Copy each line of the listing below exactly.
-- start of Provided records --
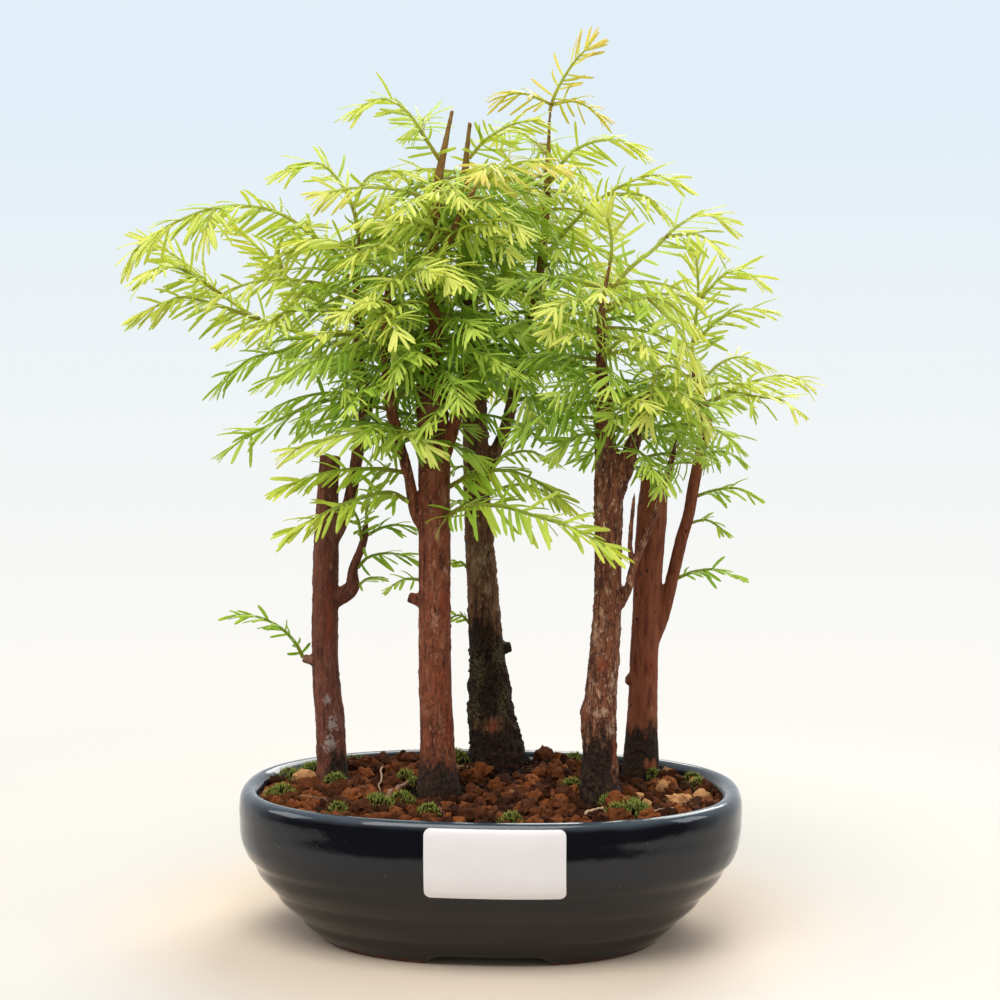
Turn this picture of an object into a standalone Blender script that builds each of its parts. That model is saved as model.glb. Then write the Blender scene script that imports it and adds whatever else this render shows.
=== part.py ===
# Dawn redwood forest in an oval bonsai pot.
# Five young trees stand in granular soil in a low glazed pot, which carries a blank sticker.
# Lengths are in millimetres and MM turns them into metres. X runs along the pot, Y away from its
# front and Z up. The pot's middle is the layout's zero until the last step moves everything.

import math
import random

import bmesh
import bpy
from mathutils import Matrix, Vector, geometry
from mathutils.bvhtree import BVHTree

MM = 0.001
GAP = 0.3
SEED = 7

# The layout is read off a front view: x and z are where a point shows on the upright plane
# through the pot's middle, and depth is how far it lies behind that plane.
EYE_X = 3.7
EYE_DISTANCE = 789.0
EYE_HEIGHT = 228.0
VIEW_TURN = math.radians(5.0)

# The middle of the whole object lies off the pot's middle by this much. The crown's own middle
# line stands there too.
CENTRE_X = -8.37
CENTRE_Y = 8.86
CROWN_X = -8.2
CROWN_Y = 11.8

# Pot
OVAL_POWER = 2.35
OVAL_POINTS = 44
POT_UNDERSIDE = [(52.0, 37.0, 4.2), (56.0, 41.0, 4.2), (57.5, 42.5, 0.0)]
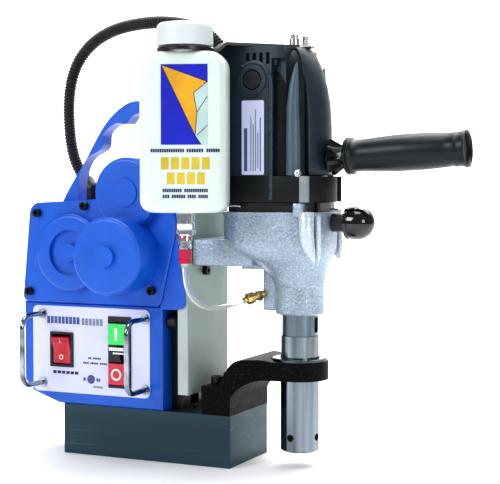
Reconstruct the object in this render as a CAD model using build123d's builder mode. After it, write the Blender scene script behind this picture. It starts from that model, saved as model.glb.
-- end of Provided records --
--- Exercise result ---
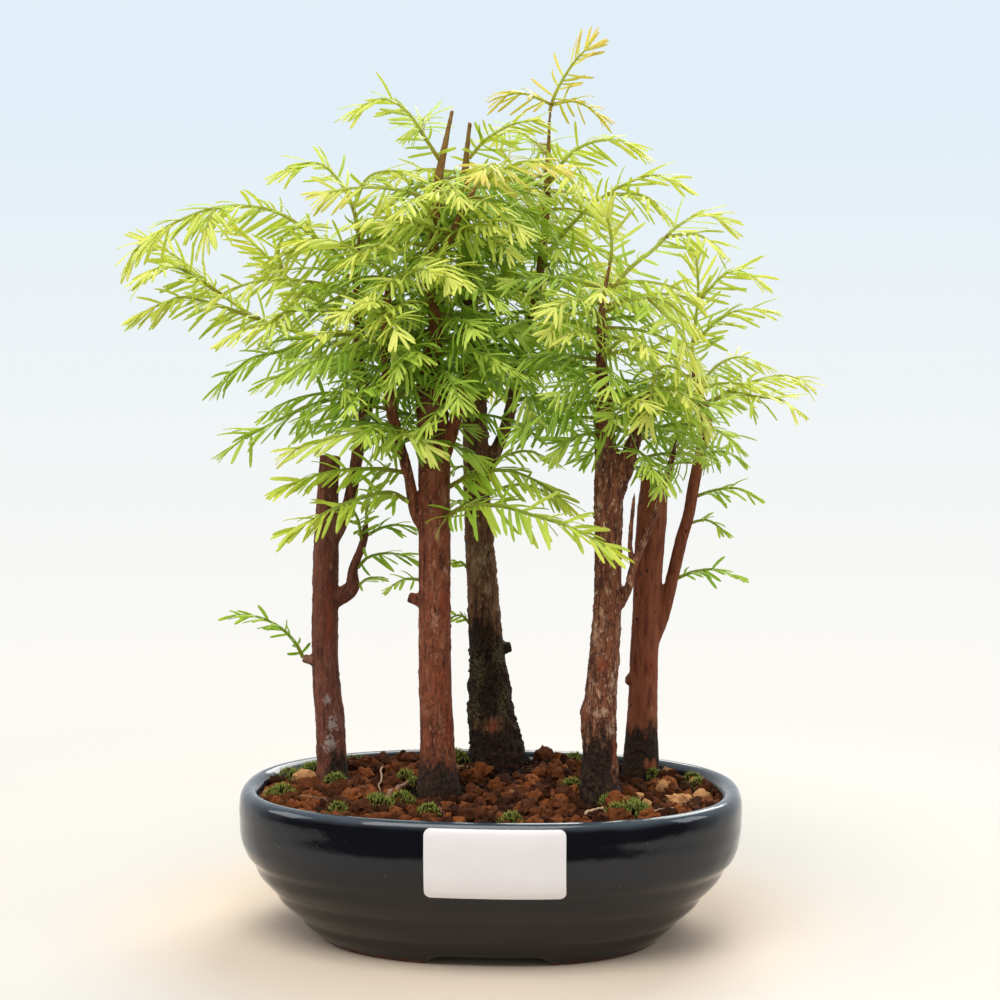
Turn this picture of an object into a standalone Blender script that builds each of its parts. That model is saved as model.glb. Then write the Blender scene script that imports it and adds whatever else this render shows.
=== part.py ===
# Dawn redwood forest in an oval bonsai pot.
# Five young trees stand in granular soil in a low glazed pot, which carries a blank sticker.
# Lengths are in millimetres and MM turns them into metres. X runs along the pot, Y away from its
# front and Z up. The pot's middle is the layout's zero until the last step moves everything.

import math
import random

import bmesh
import bpy
from mathutils import Matrix, Vector, geometry
from mathutils.bvhtree import BVHTree

MM = 0.001
GAP = 0.3
SEED = 7

# The layout is read off a front view: x and z are where a point shows on the upright plane
# through the pot's middle, and depth is how far it lies behind that plane.
EYE_X = 3.7
EYE_DISTANCE = 789.0
EYE_HEIGHT = 228.0
VIEW_TURN = math.radians(5.0)

# The middle of the whole object lies off the pot's middle by this much. The crown's own middle
# line stands there too.
CENTRE_X = -8.37
CENTRE_Y = 8.86
CROWN_X = -8.2
CROWN_Y = 11.8

# Pot
OVAL_POWER = 2.35
OVAL_POINTS = 44
POT_UNDERSIDE = [(52.0, 37.0, 4.2), (56.0, 41.0, 4.2), (57.5, 42.5, 0.0)]
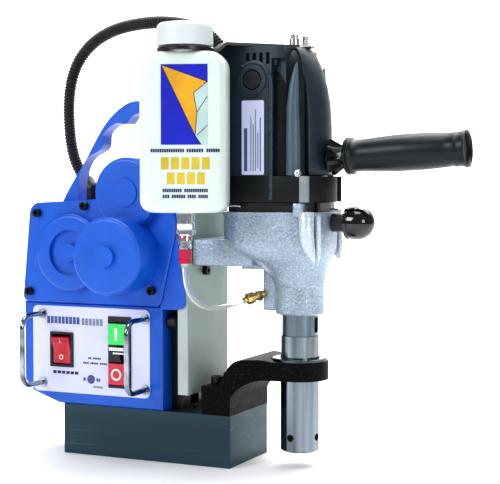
Reconstruct the object in this render as a CAD model using build123d's builder mode. After it, write the Blender scene script behind this picture. It starts from that model, saved as model.glb.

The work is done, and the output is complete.